>> BEGIN Given records
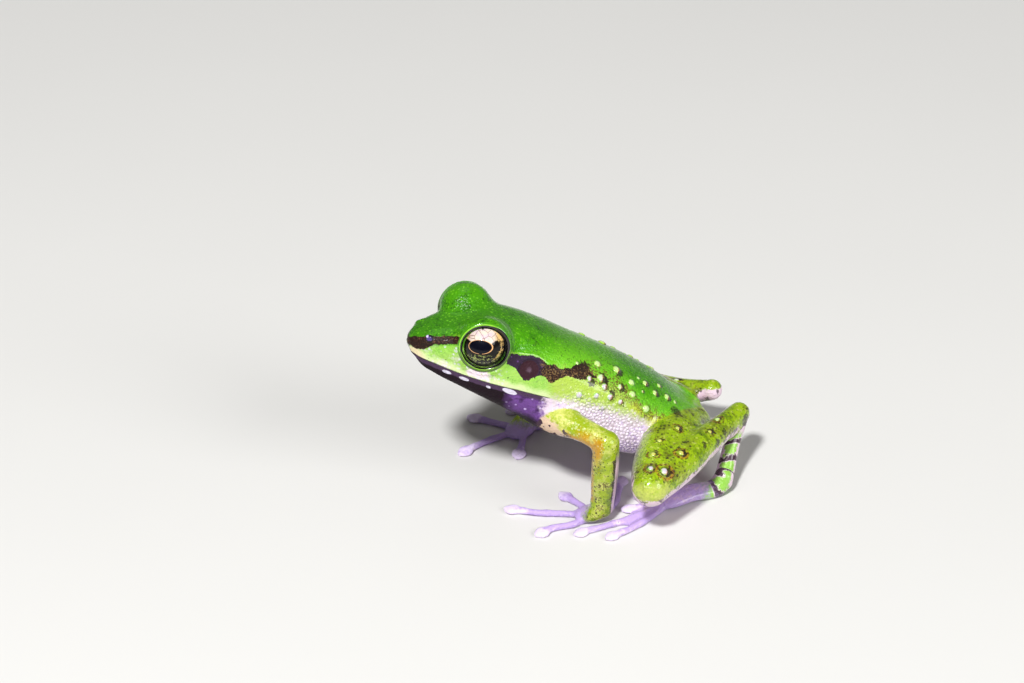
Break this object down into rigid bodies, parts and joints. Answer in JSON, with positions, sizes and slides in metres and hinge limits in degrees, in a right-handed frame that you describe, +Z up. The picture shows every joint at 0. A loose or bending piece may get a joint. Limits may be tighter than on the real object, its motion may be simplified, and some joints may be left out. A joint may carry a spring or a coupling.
{
  "type": "sitting green stream frog, still life-size model",
  "caption": "Life-size still model of a slender green stream frog sitting with head raised, dark eye stripe, large eyes, slim disc-tipped fingers and folded hind legs",
  "frame": {"origin": "on the floor, under the middle of the model's box", "axes": "+Z up, the frog faces -X, its left side is -Y"},
  "size_m": [0.043, 0.037, 0.0264],
  "materials": {
    "skin_green": "moist, finely granular skin, vivid green above with a yellow-green side",
    "skin_dark": "moist dark purple-brown skin of the throat and ear drum",
    "skin_limb": "moist yellow-green skin with dark speckles and small warts",
    "skin_pale": "moist lavender-pink skin of fingers, toes and their discs",
    "eye": "clear glossy eye with cream and gold iris and a dark level pupil"
  },
  "bodies": {
    "root": {"head": "skin_green", "lower_jaw": "skin_dark", "torso": "skin_green", "eye_left": "eye", "tympanum_left": "skin_dark", "eye_right": "eye", "tympanum_right": "skin_dark", "upper_arm_left": "skin_limb", "forearm_left": "skin_limb", "hand_left": "skin_pale", "upper_arm_right": "skin_limb", "forearm_right": "skin_limb", "hand_right": "skin_pale", "thigh_left": "skin_limb", "shank_left": "skin_limb", "tarsus_left": "skin_limb", "foot_left": "skin_pale", "thigh_right": "skin_limb", "shank_right": "skin_limb", "tarsus_right": "skin_limb", "foot_right": "skin_pale"}
  },
  "joints": []
}
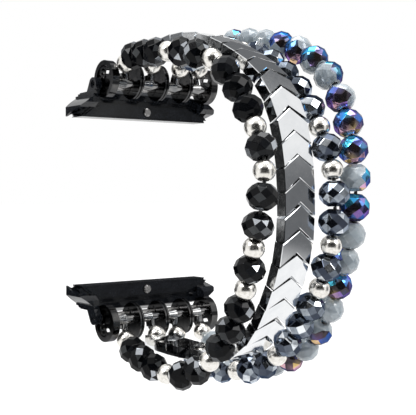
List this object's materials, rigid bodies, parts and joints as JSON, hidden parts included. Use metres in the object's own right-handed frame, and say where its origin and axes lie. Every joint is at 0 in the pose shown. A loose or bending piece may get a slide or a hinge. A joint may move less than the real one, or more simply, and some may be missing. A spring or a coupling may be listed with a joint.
{
  "type": "beaded watch band",
  "caption": "Stretch band with strands of faceted stone beads, arrow-shaped plates and silver balls, with swivelling openwork connectors and slide-in lug adapters.",
  "frame": {"origin": "halfway between the two lug seat planes, on the mid plane of the band and of the lug slots", "axes": "+X across the band from strand 1 to strand 4, -Y from the lugs out to the far side of the loop, +Z from the bottom lug to the top lug"},
  "size_m": [0.035, 0.0629, 0.0735],
  "materials": {
    "onyx": "polished, faceted",
    "hematite": "mirror polished",
    "gunmetal_crystal": "faceted, metallic coat",
    "agate": "polished, faceted, some with a rainbow coat",
    "silver_ball": "polished",
    "elastic_cord": "satin",
    "black_plating": "glossy black plating",
    "pin_steel": "turned",
    "spring_steel": "plain"
  },
  "bodies": {
    "top_adapter": {"top_lug_adapter": "black_plating", "top_latch_spring": "spring_steel"},
    "top_latch": {"top_lug_latch": "pin_steel"},
    "top_connector": {"top_connector_frame": "black_plating", "top_spring_bar_tube": "pin_steel", "top_spring_bar_spring": "spring_steel"},
    "top_tip_left": {"top_spring_bar_tip_left": "pin_steel"},
    "top_tip_right": {"top_spring_bar_tip_right": "pin_steel"},
    "bottom_adapter": {"bottom_lug_adapter": "black_plating", "bottom_latch_spring": "spring_steel"},
    "bottom_latch": {"bottom_lug_latch": "pin_steel"},
    "bottom_connector": {"bottom_connector_frame": "black_plating", "bottom_spring_bar_tube": "pin_steel", "bottom_spring_bar_spring": "spring_steel"},
    "bottom_tip_left": {"bottom_spring_bar_tip_left": "pin_steel"},
    "bottom_tip_right": {"bottom_spring_bar_tip_right": "pin_steel"},
    "row_1": {"row_1_onyx_beads": "onyx", "row_1_chevron_plates": "hematite", "row_1_gunmetal_beads": "gunmetal_crystal", "row_1_agate_beads": "agate", "row_1_silver_balls": "silver_ball", "row_1_cords": "elastic_cord", "top_end_fittings": "black_plating"},
    "stretch_1": {"bridge_cords_1": "elastic_cord"},
    "row_2": {"row_2_onyx_beads": "onyx", "row_2_chevron_plates": "hematite", "row_2_gunmetal_beads": "gunmetal_crystal", "row_2_agate_beads": "agate", "row_2_silver_balls": "silver_ball", "row_2_cords": "elastic_cord"},
    "stretch_2": {"bridge_cords_2": "elastic_cord"},
    "row_3": {"row_3_onyx_beads": "onyx", "row_3_chevron_plates": "hematite", "row_3_gunmetal_beads": "gunmetal_crystal", "row_3_agate_beads": "agate", "row_3_silver_balls": "silver_ball", "row_3_cords": "elastic_cord"},
    "stretch_3": {"bridge_cords_3": "elastic_cord"},
    "row_4": {"row_4_onyx_beads": "onyx", "row_4_chevron_plates": "hematite", "row_4_gunmetal_beads": "gunmetal_crystal", "row_4_agate_beads": "agate", "row_4_silver_balls": "silver_ball", "row_4_cords": "elastic_cord"},
    "stretch_4": {"bridge_cords_4": "elastic_cord"},
    "row_5": {"row_5_onyx_beads": "onyx", "row_5_chevron_plates": "hematite", "row_5_gunmetal_beads": "gunmetal_crystal", "row_5_agate_beads": "agate", "row_5_silver_balls": "silver_ball", "row_5_cords": "elastic_cord"},
    "stretch_5": {"bridge_cords_5": "elastic_cord"},
    "row_6": {"row_6_onyx_beads": "onyx", "row_6_chevron_plates": "hematite", "row_6_gunmetal_beads": "gunmetal_crystal", "row_6_agate_beads": "agate", "row_6_silver_balls": "silver_ball", "row_6_cords": "elastic_cord", "bottom_end_fittings": "black_plating"}
  },
  "joints": [
    {"name": "top_latch_slide", "type": "slide", "parent": "top_adapter", "child": "top_latch", "axis": [0, 1, 0], "range_m": [0, 0.0005], "stiffness_N_per_m": 400, "springref_m": -0.0005, "deforming": ["top_latch_spring"]},
    {"name": "top_swing", "type": "hinge", "parent": "top_adapter", "child": "top_connector", "pos_m": [0, -0.005, 0.0246], "axis": [-1, 0, 0], "range_deg": [-20, 60]},
    {"name": "top_tip_left_slide", "type": "slide", "parent": "top_connector", "child": "top_tip_left", "axis": [1, 0, 0], "range_m": [0, 0.0013], "stiffness_N_per_m": 600, "springref_m": -0.001, "deforming": ["top_spring_bar_spring"]},
    {"name": "top_tip_right_slide", "type": "slide", "parent": "top_connector", "child": "top_tip_right", "axis": [-1, 0, 0], "range_m": [0, 0.0013], "stiffness_N_per_m": 600, "springref_m": -0.001, "deforming": ["top_spring_bar_spring"]},
    {"name": "top_bar_swivel", "type": "hinge", "parent": "top_connector", "child": "row_1", "pos_m": [0, -0.0086, 0.0249], "axis": [-1, 0, 0], "range_deg": [-20, 8]},
    {"name": "flex_1", "type": "hinge", "parent": "row_1", "child": "stretch_1", "pos_m": [0, -0.03016, 0.03364], "axis": [-1, 0, 0], "range_deg": [-2, 12]},
    {"name": "pull_1", "type": "slide", "parent": "stretch_1", "child": "row_2", "axis": [0, -0.9768, -0.2143], "range_m": [0, 0.004], "stiffness_N_per_m": 600, "springref_m": -0.002, "deforming": ["bridge_cords_1"]},
    {"name": "flex_2", "type": "hinge", "parent": "row_2", "child": "stretch_2", "pos_m": [0, -0.05258, 0.02256], "axis": [-1, 0, 0], "range_deg": [-2, 12]},
    {"name": "pull_2", "type": "slide", "parent": "stretch_2", "child": "row_3", "axis": [0, -0.5867, -0.8098], "range_m": [0, 0.004], "deforming": ["bridge_cords_2"]},
    {"name": "flex_3", "type": "hinge", "parent": "row_3", "child": "stretch_3", "pos_m": [0, -0.05897, -0.00076], "axis": [-1, 0, 0], "range_deg": [-2, 12]},
    {"name": "pull_3", "type": "slide", "parent": "stretch_3", "child": "row_4", "axis": [0, 0.1545, -0.988], "range_m": [0, 0.004], "deforming": ["bridge_cords_3"]},
    {"name": "flex_4", "type": "hinge", "parent": "row_4", "child": "stretch_4", "pos_m": [0, -0.04962, -0.02348], "axis": [-1, 0, 0], "range_deg": [-2, 12]},
    {"name": "pull_4", "type": "slide", "parent": "stretch_4", "child": "row_5", "axis": [0, 0.6415, -0.7671], "range_m": [0, 0.004], "deforming": ["bridge_cords_4"]},
    {"name": "flex_5", "type": "hinge", "parent": "row_5", "child": "stretch_5", "pos_m": [0, -0.02968, -0.03539], "axis": [-1, 0, 0], "range_deg": [-2, 12]},
    {"name": "pull_5", "type": "slide", "parent": "stretch_5", "child": "row_6", "axis": [0, 1, -0.0093], "range_m": [0, 0.004], "deforming": ["bridge_cords_5"]},
    {"name": "bottom_bar_swivel", "type": "hinge", "parent": "row_6", "child": "bottom_connector", "pos_m": [0, -0.0086, -0.0249], "axis": [-1, 0, 0], "range_deg": [-20, 8]},
    {"name": "bottom_tip_left_slide", "type": "slide", "parent": "bottom_connector", "child": "bottom_tip_left", "axis": [1, 0, 0], "range_m": [0, 0.0013], "stiffness_N_per_m": 600, "springref_m": -0.001, "deforming": ["bottom_spring_bar_spring"]},
    {"name": "bottom_tip_right_slide", "type": "slide", "parent": "bottom_connector", "child": "bottom_tip_right", "axis": [-1, 0, 0], "range_m": [0, 0.0013], "stiffness_N_per_m": 600, "springref_m": -0.001, "deforming": ["bottom_spring_bar_spring"]},
    {"name": "bottom_swing", "type": "hinge", "parent": "bottom_connector", "child": "bottom_adapter", "pos_m": [0, -0.005, -0.0246], "axis": [-1, 0, 0], "range_deg": [-20, 60]},
    {"name": "bottom_latch_slide", "type": "slide", "parent": "bottom_adapter", "child": "bottom_latch", "axis": [0, 1, 0], "range_m": [0, 0.0005], "stiffness_N_per_m": 400, "springref_m": -0.0005, "deforming": ["bottom_latch_spring"]}
  ],
  "couplings": [
    {"joint": "pull_2", "follows": "pull_1", "ratio": 1},
    {"joint": "pull_3", "follows": "pull_1", "ratio": 1},
    {"joint": "pull_4", "follows": "pull_1", "ratio": 1},
    {"joint": "pull_5", "follows": "pull_1", "ratio": 1}
  ]
}
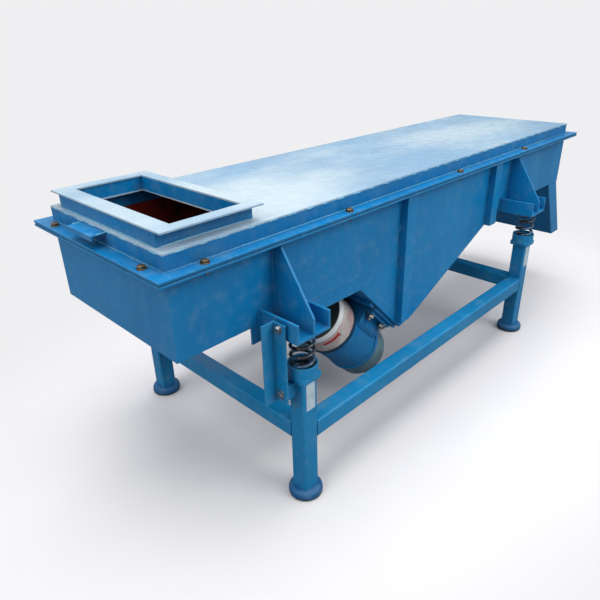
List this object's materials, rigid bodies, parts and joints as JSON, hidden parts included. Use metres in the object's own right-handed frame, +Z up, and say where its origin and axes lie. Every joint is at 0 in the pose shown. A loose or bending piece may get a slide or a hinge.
>> END Given records
### [Required work]
Copy all lines from the material that contain "hidden".

### [Problem solution]
List this object's materials, rigid bodies, parts and joints as JSON, hidden parts included. Use metres in the object's own right-handed frame, and say where its origin and axes lie. Every joint is at 0 in the pose shown. A loose or bending piece may get a slide or a hinge. A joint may move less than the real one, or more simply, and some may be missing. A spring or a coupling may be listed with a joint.
List this object's materials, rigid bodies, parts and joints as JSON, hidden parts included. Use metres in the object's own right-handed frame, +Z up, and say where its origin and axes lie. Every joint is at 0 in the pose shown. A loose or bending piece may get a slide or a hinge.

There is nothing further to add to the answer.